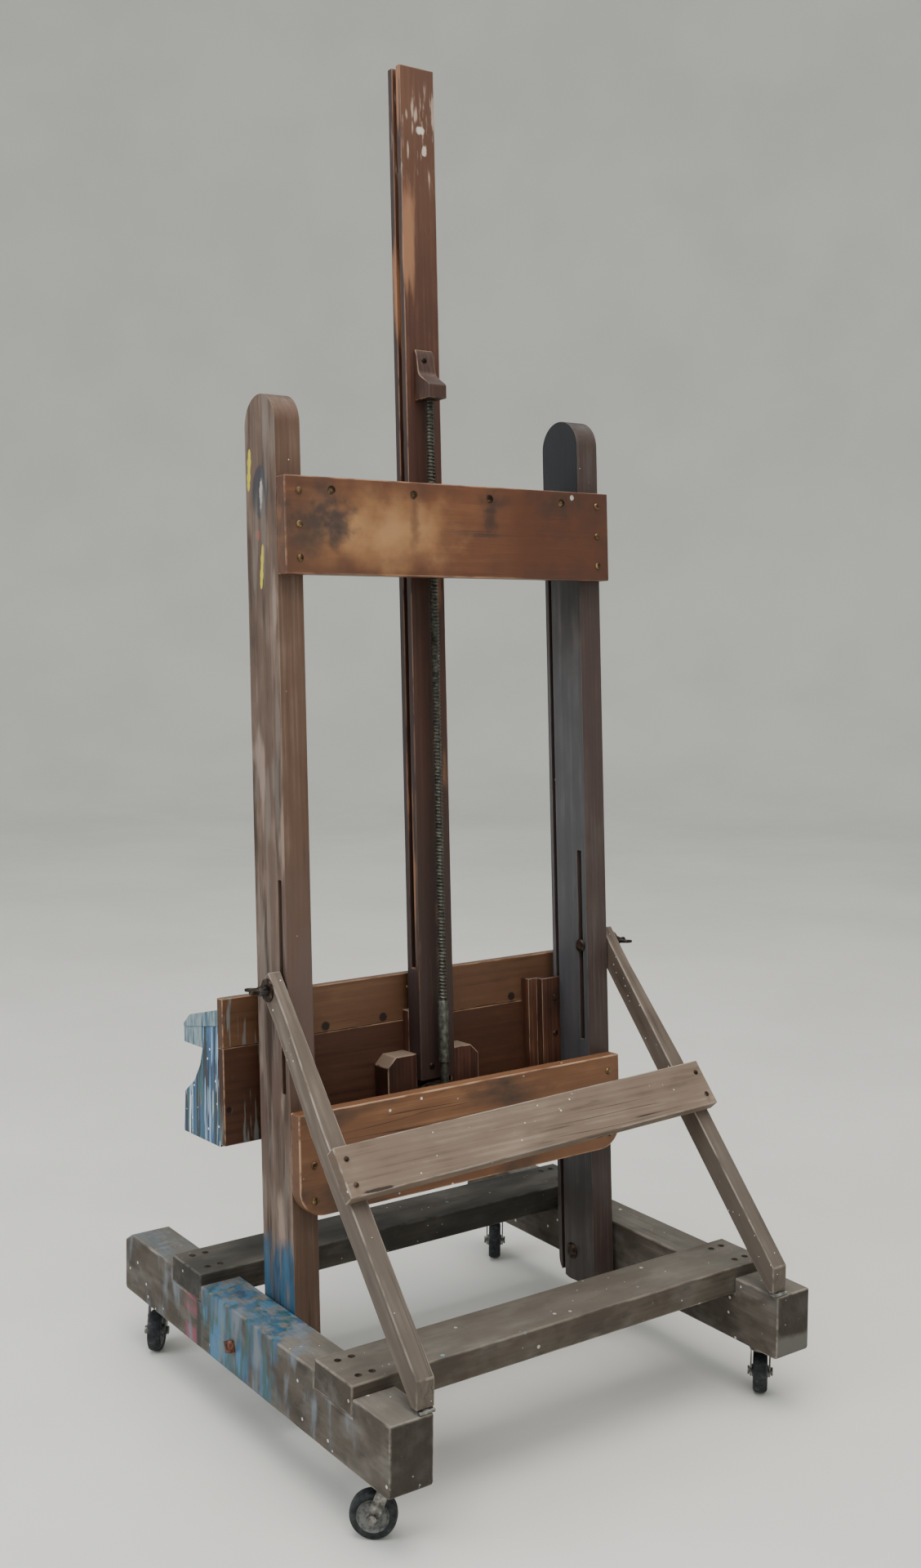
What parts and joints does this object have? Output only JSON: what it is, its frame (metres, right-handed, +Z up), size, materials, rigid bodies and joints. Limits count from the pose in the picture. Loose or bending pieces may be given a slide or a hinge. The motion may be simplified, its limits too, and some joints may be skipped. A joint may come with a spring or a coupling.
{
  "type": "studio easel",
  "caption": "Wheeled wooden studio easel whose mast and brush tray are lifted by a cranked lead screw, with a tilting frame held by folding braces.",
  "frame": {"origin": "on the floor under the middle of the base", "axes": "+Z up; the painter stands at -Y and looks along +Y, with the canvas between; +X is to the painter's right"},
  "size_m": [0.718, 0.735, 1.9013],
  "materials": {
    "weathered_base_wood": "weathered, matt",
    "post_wood": "old oiled wood",
    "orange_board_wood": "worn varnish",
    "pale_brace_wood": "dry, matt",
    "mast_wood": "dark stain, satin",
    "paint_spattered_wood": "dried paint over wood",
    "turned_handle_wood": "satin",
    "dark_steel": "oxidised",
    "zinc_steel": "dull zinc",
    "black_tyre": "matt"
  },
  "bodies": {
    "base": {"base_runner_right": "weathered_base_wood", "base_runner_left": "weathered_base_wood", "base_rail_front": "weathered_base_wood", "base_rail_rear": "weathered_base_wood", "base_lap_screws": "dark_steel", "pivot_bolts": "dark_steel", "pivot_nuts": "dark_steel", "pivot_spacers": "dark_steel", "caster_plates": "zinc_steel", "foot_hinge_lower": "dark_steel"},
    "tilting_frame": {"post_right": "post_wood", "post_left": "post_wood", "crossboard_upper": "orange_board_wood", "crossboard_lower": "orange_board_wood", "crossboard_screws": "dark_steel", "head_rail": "mast_wood", "lift_nut": "dark_steel", "mast_guides": "mast_wood"},
    "mast_and_tray": {"mast": "mast_wood", "screw_top_block": "mast_wood", "screw_yoke": "dark_steel", "mast_foot_blocks": "mast_wood", "mast_packer": "mast_wood", "apron_board_lower": "orange_board_wood", "apron_board_upper": "orange_board_wood", "guide_battens": "mast_wood", "batten_screws": "dark_steel", "canvas_ledge": "paint_spattered_wood", "ledge_strip": "paint_spattered_wood", "tray_cheek_right": "paint_spattered_wood", "tray_cheek_left": "paint_spattered_wood", "tray_bottom": "paint_spattered_wood", "tray_front_board": "paint_spattered_wood"},
    "lift_screw": {"lead_screw": "dark_steel", "screw_bevel_gear": "dark_steel"},
    "crank": {"crank_shaft": "dark_steel", "crank_pinion": "dark_steel", "crank_arm": "dark_steel", "crank_handle": "turned_handle_wood"},
    "braces": {"brace_right": "pale_brace_wood", "brace_left": "pale_brace_wood", "brace_crossboard": "pale_brace_wood", "brace_nails": "dark_steel", "foot_hinge_upper": "dark_steel"},
    "lock_bolts": {"lock_bolts": "dark_steel", "lock_washers": "dark_steel"},
    "wing_nut_right": {"wing_nut_right": "dark_steel"},
    "wing_nut_left": {"wing_nut_left": "dark_steel"},
    "caster_front_right": {"caster_fork_front_right": "zinc_steel", "caster_axle_front_right": "zinc_steel"},
    "wheel_front_right": {"caster_wheel_front_right": "black_tyre"},
    "caster_front_left": {"caster_fork_front_left": "zinc_steel", "caster_axle_front_left": "zinc_steel"},
    "wheel_front_left": {"caster_wheel_front_left": "black_tyre"},
    "caster_rear_right": {"caster_fork_rear_right": "zinc_steel", "caster_axle_rear_right": "zinc_steel"},
    "wheel_rear_right": {"caster_wheel_rear_right": "black_tyre"},
    "caster_rear_left": {"caster_fork_rear_left": "zinc_steel", "caster_axle_rear_left": "zinc_steel"},
    "wheel_rear_left": {"caster_wheel_rear_left": "black_tyre"}
  },
  "joints": [
    {"name": "frame_tilt", "type": "hinge", "parent": "base", "child": "tilting_frame", "pos_m": [0, -0.022, 0.119], "axis": [-1, 0, 0], "range_deg": [0, 16]},
    {"name": "brace_fold", "type": "hinge", "parent": "base", "child": "braces", "pos_m": [0, 0.3646, 0.1715], "axis": [-1, 0, 0], "range_deg": [0, 18.8]},
    {"name": "lock_bolt_slide", "type": "slide", "parent": "tilting_frame", "child": "lock_bolts", "axis": [0, -0.0527, 0.9986], "range_m": [0, 0.1235]},
    {"name": "mast_lift", "type": "slide", "parent": "tilting_frame", "child": "mast_and_tray", "axis": [0, -0.0527, 0.9986], "range_m": [-0.12, 0.655]},
    {"name": "screw_turn", "type": "hinge", "parent": "mast_and_tray", "child": "lift_screw", "pos_m": [0, -0.02632, 0.41919], "axis": [0, -0.0527, 0.9986], "continuous": true},
    {"name": "crank_turn", "type": "hinge", "parent": "mast_and_tray", "child": "crank", "pos_m": [0, -0.13645, 0.39035], "axis": [0, 0.9986, 0.0527], "continuous": true},
    {"name": "wing_nut_right_turn", "type": "hinge", "parent": "lock_bolts", "child": "wing_nut_right", "pos_m": [0.31, -0.01084, 0.60026], "axis": [1, 0, 0], "continuous": true},
    {"name": "wing_nut_left_turn", "type": "hinge", "parent": "lock_bolts", "child": "wing_nut_left", "pos_m": [-0.31, -0.01084, 0.60026], "axis": [1, 0, 0], "continuous": true},
    {"name": "caster_front_right_swivel", "type": "hinge", "parent": "base", "child": "caster_front_right", "pos_m": [0.316, -0.322, 0.07], "axis": [0, 0, 1], "continuous": true},
    {"name": "wheel_front_right_roll", "type": "hinge", "parent": "caster_front_right", "child": "wheel_front_right", "pos_m": [0.32563, -0.30922, 0.0295], "axis": [0.7986, -0.6018, 0], "continuous": true},
    {"name": "caster_front_left_swivel", "type": "hinge", "parent": "base", "child": "caster_front_left", "pos_m": [-0.316, -0.322, 0.07], "axis": [0, 0, 1], "continuous": true},
    {"name": "wheel_front_left_roll", "type": "hinge", "parent": "caster_front_left", "child": "wheel_front_left", "pos_m": [-0.30637, -0.30922, 0.0295], "axis": [0.7986, -0.6018, 0], "continuous": true},
    {"name": "caster_rear_right_swivel", "type": "hinge", "parent": "base", "child": "caster_rear_right", "pos_m": [0.316, 0.31, 0.07], "axis": [0, 0, 1], "continuous": true},
    {"name": "wheel_rear_right_roll", "type": "hinge", "parent": "caster_rear_right", "child": "wheel_rear_right", "pos_m": [0.32826, 0.29972, 0.0295], "axis": [-0.6428, -0.766, 0], "continuous": true},
    {"name": "caster_rear_left_swivel", "type": "hinge", "parent": "base", "child": "caster_rear_left", "pos_m": [-0.316, 0.31, 0.07], "axis": [0, 0, 1], "continuous": true},
    {"name": "wheel_rear_left_roll", "type": "hinge", "parent": "caster_rear_left", "child": "wheel_rear_left", "pos_m": [-0.32731, 0.29869, 0.0295], "axis": [-0.7071, 0.7071, 0], "continuous": true}
  ],
  "couplings": [
    {"joint": "brace_fold", "follows": "frame_tilt", "ratio": 1.17},
    {"joint": "lock_bolt_slide", "follows": "frame_tilt", "m_per_rad": 0.4412},
    {"joint": "crank_turn", "follows": "screw_turn", "ratio": -2}
  ]
}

WHAT THE EXERCISE ASKS –
Copy out the material word for word and line for line.

SOLUTION TO THIS TASK –
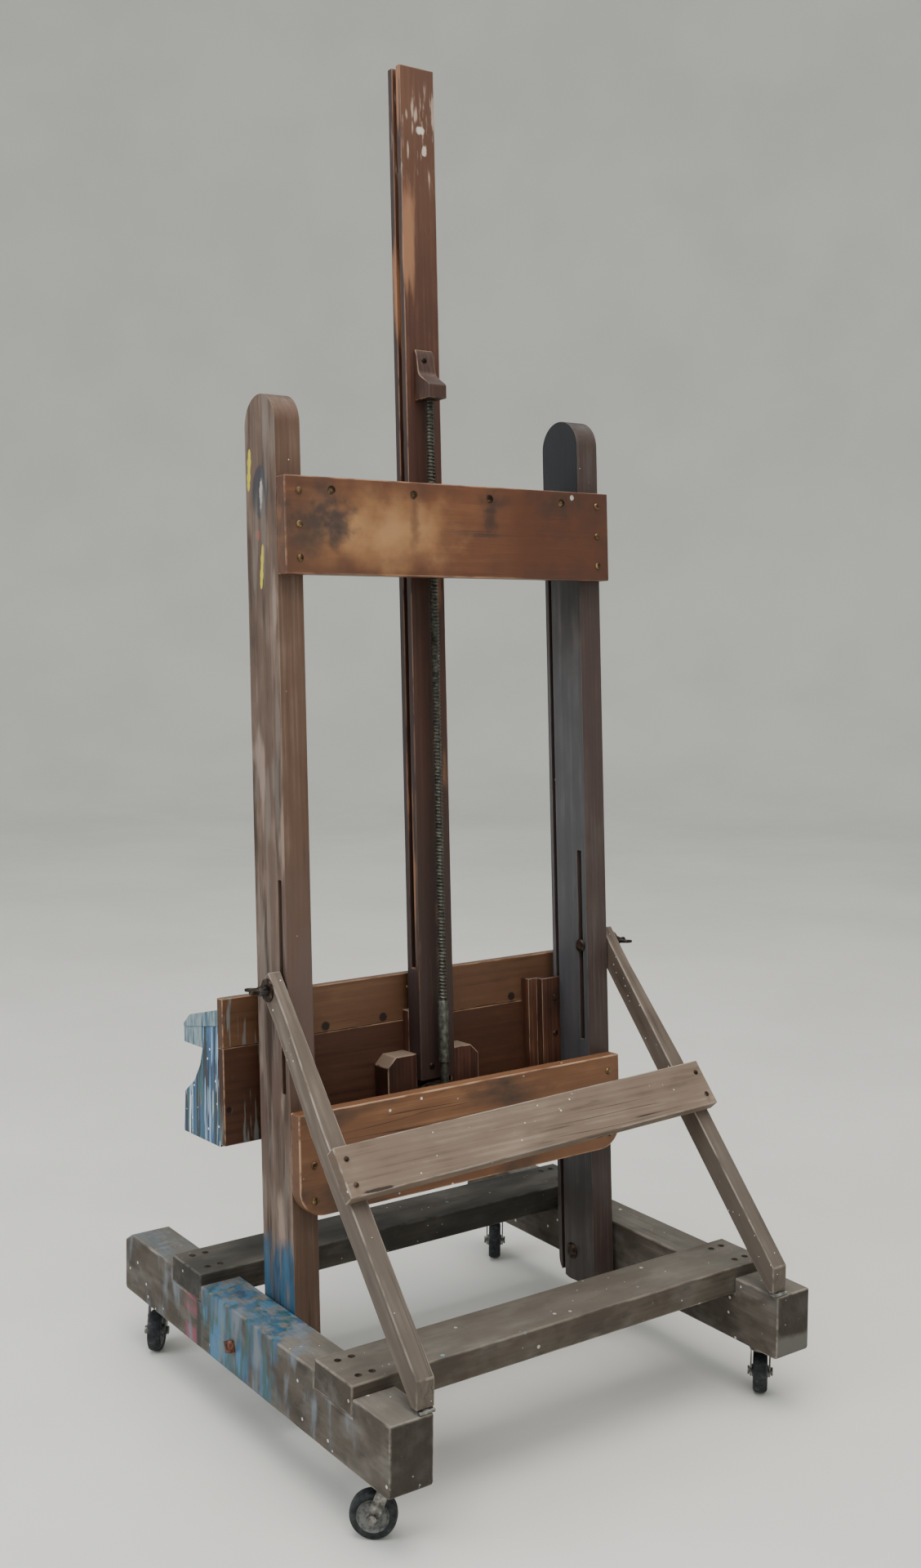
What parts and joints does this object have? Output only JSON: what it is, its frame (metres, right-handed, +Z up), size, materials, rigid bodies and joints. Limits count from the pose in the picture. Loose or bending pieces may be given a slide or a hinge. The motion may be simplified, its limits too, and some joints may be skipped. A joint may come with a spring or a coupling.
{
  "type": "studio easel",
  "caption": "Wheeled wooden studio easel whose mast and brush tray are lifted by a cranked lead screw, with a tilting frame held by folding braces.",
  "frame": {"origin": "on the floor under the middle of the base", "axes": "+Z up; the painter stands at -Y and looks along +Y, with the canvas between; +X is to the painter's right"},
  "size_m": [0.718, 0.735, 1.9013],
  "materials": {
    "weathered_base_wood": "weathered, matt",
    "post_wood": "old oiled wood",
    "orange_board_wood": "worn varnish",
    "pale_brace_wood": "dry, matt",
    "mast_wood": "dark stain, satin",
    "paint_spattered_wood": "dried paint over wood",
    "turned_handle_wood": "satin",
    "dark_steel": "oxidised",
    "zinc_steel": "dull zinc",
    "black_tyre": "matt"
  },
  "bodies": {
    "base": {"base_runner_right": "weathered_base_wood", "base_runner_left": "weathered_base_wood", "base_rail_front": "weathered_base_wood", "base_rail_rear": "weathered_base_wood", "base_lap_screws": "dark_steel", "pivot_bolts": "dark_steel", "pivot_nuts": "dark_steel", "pivot_spacers": "dark_steel", "caster_plates": "zinc_steel", "foot_hinge_lower": "dark_steel"},
    "tilting_frame": {"post_right": "post_wood", "post_left": "post_wood", "crossboard_upper": "orange_board_wood", "crossboard_lower": "orange_board_wood", "crossboard_screws": "dark_steel", "head_rail": "mast_wood", "lift_nut": "dark_steel", "mast_guides": "mast_wood"},
    "mast_and_tray": {"mast": "mast_wood", "screw_top_block": "mast_wood", "screw_yoke": "dark_steel", "mast_foot_blocks": "mast_wood", "mast_packer": "mast_wood", "apron_board_lower": "orange_board_wood", "apron_board_upper": "orange_board_wood", "guide_battens": "mast_wood", "batten_screws": "dark_steel", "canvas_ledge": "paint_spattered_wood", "ledge_strip": "paint_spattered_wood", "tray_cheek_right": "paint_spattered_wood", "tray_cheek_left": "paint_spattered_wood", "tray_bottom": "paint_spattered_wood", "tray_front_board": "paint_spattered_wood"},
    "lift_screw": {"lead_screw": "dark_steel", "screw_bevel_gear": "dark_steel"},
    "crank": {"crank_shaft": "dark_steel", "crank_pinion": "dark_steel", "crank_arm": "dark_steel", "crank_handle": "turned_handle_wood"},
    "braces": {"brace_right": "pale_brace_wood", "brace_left": "pale_brace_wood", "brace_crossboard": "pale_brace_wood", "brace_nails": "dark_steel", "foot_hinge_upper": "dark_steel"},
    "lock_bolts": {"lock_bolts": "dark_steel", "lock_washers": "dark_steel"},
    "wing_nut_right": {"wing_nut_right": "dark_steel"},
    "wing_nut_left": {"wing_nut_left": "dark_steel"},
    "caster_front_right": {"caster_fork_front_right": "zinc_steel", "caster_axle_front_right": "zinc_steel"},
    "wheel_front_right": {"caster_wheel_front_right": "black_tyre"},
    "caster_front_left": {"caster_fork_front_left": "zinc_steel", "caster_axle_front_left": "zinc_steel"},
    "wheel_front_left": {"caster_wheel_front_left": "black_tyre"},
    "caster_rear_right": {"caster_fork_rear_right": "zinc_steel", "caster_axle_rear_right": "zinc_steel"},
    "wheel_rear_right": {"caster_wheel_rear_right": "black_tyre"},
    "caster_rear_left": {"caster_fork_rear_left": "zinc_steel", "caster_axle_rear_left": "zinc_steel"},
    "wheel_rear_left": {"caster_wheel_rear_left": "black_tyre"}
  },
  "joints": [
    {"name": "frame_tilt", "type": "hinge", "parent": "base", "child": "tilting_frame", "pos_m": [0, -0.022, 0.119], "axis": [-1, 0, 0], "range_deg": [0, 16]},
    {"name": "brace_fold", "type": "hinge", "parent": "base", "child": "braces", "pos_m": [0, 0.3646, 0.1715], "axis": [-1, 0, 0], "range_deg": [0, 18.8]},
    {"name": "lock_bolt_slide", "type": "slide", "parent": "tilting_frame", "child": "lock_bolts", "axis": [0, -0.0527, 0.9986], "range_m": [0, 0.1235]},
    {"name": "mast_lift", "type": "slide", "parent": "tilting_frame", "child": "mast_and_tray", "axis": [0, -0.0527, 0.9986], "range_m": [-0.12, 0.655]},
    {"name": "screw_turn", "type": "hinge", "parent": "mast_and_tray", "child": "lift_screw", "pos_m": [0, -0.02632, 0.41919], "axis": [0, -0.0527, 0.9986], "continuous": true},
    {"name": "crank_turn", "type": "hinge", "parent": "mast_and_tray", "child": "crank", "pos_m": [0, -0.13645, 0.39035], "axis": [0, 0.9986, 0.0527], "continuous": true},
    {"name": "wing_nut_right_turn", "type": "hinge", "parent": "lock_bolts", "child": "wing_nut_right", "pos_m": [0.31, -0.01084, 0.60026], "axis": [1, 0, 0], "continuous": true},
    {"name": "wing_nut_left_turn", "type": "hinge", "parent": "lock_bolts", "child": "wing_nut_left", "pos_m": [-0.31, -0.01084, 0.60026], "axis": [1, 0, 0], "continuous": true},
    {"name": "caster_front_right_swivel", "type": "hinge", "parent": "base", "child": "caster_front_right", "pos_m": [0.316, -0.322, 0.07], "axis": [0, 0, 1], "continuous": true},
    {"name": "wheel_front_right_roll", "type": "hinge", "parent": "caster_front_right", "child": "wheel_front_right", "pos_m": [0.32563, -0.30922, 0.0295], "axis": [0.7986, -0.6018, 0], "continuous": true},
    {"name": "caster_front_left_swivel", "type": "hinge", "parent": "base", "child": "caster_front_left", "pos_m": [-0.316, -0.322, 0.07], "axis": [0, 0, 1], "continuous": true},
    {"name": "wheel_front_left_roll", "type": "hinge", "parent": "caster_front_left", "child": "wheel_front_left", "pos_m": [-0.30637, -0.30922, 0.0295], "axis": [0.7986, -0.6018, 0], "continuous": true},
    {"name": "caster_rear_right_swivel", "type": "hinge", "parent": "base", "child": "caster_rear_right", "pos_m": [0.316, 0.31, 0.07], "axis": [0, 0, 1], "continuous": true},
    {"name": "wheel_rear_right_roll", "type": "hinge", "parent": "caster_rear_right", "child": "wheel_rear_right", "pos_m": [0.32826, 0.29972, 0.0295], "axis": [-0.6428, -0.766, 0], "continuous": true},
    {"name": "caster_rear_left_swivel", "type": "hinge", "parent": "base", "child": "caster_rear_left", "pos_m": [-0.316, 0.31, 0.07], "axis": [0, 0, 1], "continuous": true},
    {"name": "wheel_rear_left_roll", "type": "hinge", "parent": "caster_rear_left", "child": "wheel_rear_left", "pos_m": [-0.32731, 0.29869, 0.0295], "axis": [-0.7071, 0.7071, 0], "continuous": true}
  ],
  "couplings": [
    {"joint": "brace_fold", "follows": "frame_tilt", "ratio": 1.17},
    {"joint": "lock_bolt_slide", "follows": "frame_tilt", "m_per_rad": 0.4412},
    {"joint": "crank_turn", "follows": "screw_turn", "ratio": -2}
  ]
}